ROMA - Sono mostri quasi tutti gli ex della Lazio e tra i nuovi mostri c’è anche Tudor, da intralcio sulla strada Champions. Sempre incroci e destini pericolosissimi, disegnati da una strana ripetitività, per i biancocelesti. Sabato sarà la sera dei conti e dei destini sospesi. Lazio-Tudor è una partita iniziata un anno fa, troverà compimento in Lazio-Juve. Il suo arrivo era stato un big bang per mezza squadra. Giocatori delegittimati o scartati, degradati, scambiati di ruolo o snaturati, scaricati sul mercato. La ricostruzione-demolizione di Igor non è stata dimenticata da molti big. «Io mi sono adattato, ora voglio essere centrale nelle scelte», l’avvertimento del croato a fine campionato. «Ci ha chiesto di cambiarne otto, troppi per un gruppo che noi reputiamo all’altezza», la sentenza di Lotito dopo l’addio. Otto non li avrebbe mai cambiati e ha aspettato che Tudor si stancasse degli infiniti vertici del nulla per maturare la decisione delle dimissioni, presentate dopo lo striscione oltraggioso firmato dalla Curva Nord. Era il 5 giugno 2024.
Lazio, la rivincita
Settantanove giorni da allenatore della Lazio, la risalita fino alla conquista dell’Europa League, strappata con il settimo posto, acciuffato con 61 punti. Nove partite, cinque vinte, tre pareggiate, un ko, ma è quello di un derby quasi regalato con scelte azzardate (Kamada e Isaksen trequartisti nel 3-4-2-1).
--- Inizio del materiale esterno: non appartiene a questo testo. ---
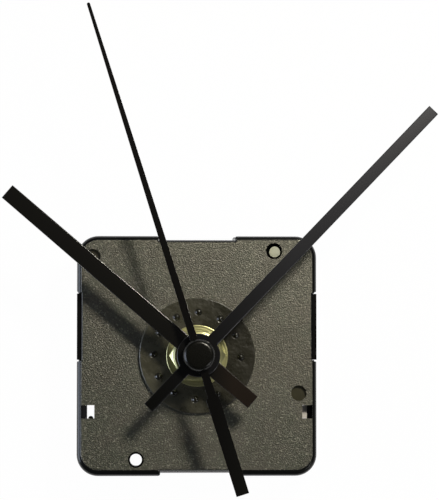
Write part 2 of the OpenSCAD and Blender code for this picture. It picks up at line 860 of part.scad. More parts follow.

Tudor alla Lazio è passato sulla squadra come l’effetto di un ciclone di inconsuete proporzioni, anche con la sponda della società, già in rotta con Immobile e Luis Alberto, accompagnati alla porta. Ma ai loro addii il tecnico avrebbe aggiunto anche quelli di Guendouzi, Isaksen, Rovella, Cataldi e Lazzari. Voleva un centrale difensivo in più perché Romagnoli faticava nel suo modo di giocare. E Zaccagni era finito quarto centrocampista, lontano dalla porta, costretto a fare il terzino-bis. Guendouzi è il primo a cercare la rivincita, erano entrati in collisione a Marsiglia, si sono scontrati subito a Formello. Alla prima contro la Juve all’Olimpico, il francese si ritrovò in panchina. Fu lui poi a scodellare l’assist per il gol vittoria di Marusic, festeggiò urlando in faccia a Igor. Isaksen è andato in crisi pur avendo giocato un derby da titolare: «Mi ha detto che non ero adatto alla Lazio, voleva che andassi via», uno degli sfoghi più assordanti del danese, rinato con Baroni. Rovella, per Tudor, doveva «mettere su chili». Preferiva Vecino, un centrocampista così strutturato. E Kamada da regista. In lista di sbarco c’erano anche Cataldi (oggi alla Fiorentina) e Lazzari. Tutte mosse che avevano reso ancora più bollente lo spogliatoio. Lotito e Fabiani, spiazzati, già erano costretti a sostituire Ciro, Luis e Felipe (aveva comunicato l’addio), in più avrebbero rischiato di svendere pezzi da novanta del mercato precedente.
Lazio, l'incrocio
Guarda tu il destino, sulla strada della Lazio c’è proprio Igor, alla guida della Juve, appaiata a 63 punti con la Roma e i biancocelesti (da ordine attuale di classifica). Mai come stavolta il destino è diventato un cubo di Rubik delle possibilità incrociate. E gli incroci del destino non si limitano a Tudor, dopo la Juve la Lazio affronterà Inzaghi e l’Inter a San Siro. Cuori ingrati forse perché infranti.